Iran has a relatively recent history of issuing debt in international markets. The central bank launched a well-received euro-denominated bond in 2002, even though U.S. President George W. Bush had that year labelled Iran part of the "Axis of Evil".
If Iran follows Iraq's path, its debt could be popular.
Following the Iraq war in 2003, the Paris Club cancelled Iraq's debts in 2004, and Iraq issued a $2.7 billion 22-year bond of restructured commercial debt in 2006. The bond is now included in benchmark bond indexes, is held by mainstream investors and yields below 8 percent.
But for Iran, the main current obstacle is the United Nations sanctions, in place since 2006, which have taken their toll on its economy, which has rampant inflation.
"There is a long list of things in Iran that need to be dealt with. When you are building a country, making good with foreign creditors is low on the list," said Angus Halkett, emerging debt manager at Stone Harbor Investment Partners.
Private equity investors say the least-developed markets can be the most lucrative.
Research by private equity firm Abraaj shows that over the past 10-15 years, new markets such as South Sudan have produced better returns than more established frontiers like Kenya. But finding ways to invest in post-conflict countries is hard.
"Many of these markets tend to lack good quality management teams, the brain drain is so high. To invest on a standalone basis is very, very difficult," said Sev Vettivetpillai, partner at Abraaj.
One way in is indirect investment through more developed neighbours.
Abraaj has invested in an East African microfinance company that expanded regionally, including into South Sudan. Similarly, it has invested in Kuwaiti and Turkish firms that have business in Iraq.
And private equity investor TLG has invested in a Cambodian company aiming to expand into Myanmar. This proxy model could be used in the future in Iran.
But there are even harder nuts to crack than Iran.
Cuba has repackaged defaulted debt of nearly $300 million, according to 2011 data. Trade in the debt is restricted due to U.S. sanctions, but Denmark-based fund ISI holds a small amount, which its quantitative analyst Thomas Rytter says contributed 6 basis points of returns to one of its funds in 2013.

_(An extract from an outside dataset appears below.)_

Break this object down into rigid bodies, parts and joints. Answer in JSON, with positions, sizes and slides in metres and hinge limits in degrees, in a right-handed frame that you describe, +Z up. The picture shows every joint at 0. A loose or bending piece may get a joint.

The final frontier, however, may be North Korea, another country under U.N. sanctions.
On a corporate level, some brave pioneers are already making inroads. Egypt's Orascom Telecom has invested in North Korea's telecommunications market for the past six years.
Distressed debt is another avenue. The country has syndicated loans with a face value of around $1 billion, tied to loans in default since 1980s. It has not undertaken any restructuring with its creditors.
In 2011, after the death of President Kim Jong-il, the debt, repackaged into a special vehicle called NK Debt Corporation in 1997, rose to 14/18 cents on the dollar from 13/15.
The sudden interest was driven by hopes the new Swiss-educated leader Kim Jong-un might make progress with the international community and open up the economy.
It is not only specialised distressed debt traders who deal with the fund. One of the holders of NK Debt Corporation's notes is Franklin Templeton Investment Management's Emerging Markets Debt Opportunities Fund.
According to its annual report, as of July 2013 the fund held about $830,000 worth of zero coupon bonds maturing in March 2020, denominated in German marks and Swiss francs, acquiring them between 2007 and 2011 for more than $3.1 million.
Back in 2007, a London-based fund was trying to raise $50 million to invest in the reclusive state.
The fund received regulatory approval but came to nothing, according to Robin Fox, chairman of Anglo-Sino Capital Partners, which operated the fund.
"We hoped at the time that North Korea would follow along a similar path to China or Vietnam, but the regime would not change and allow any worthwhile foreign investment," Fox said.
"North Korea still has natural resources and a disciplined and reasonably well educated workforce. It should be an interesting frontier market at some stage," he added.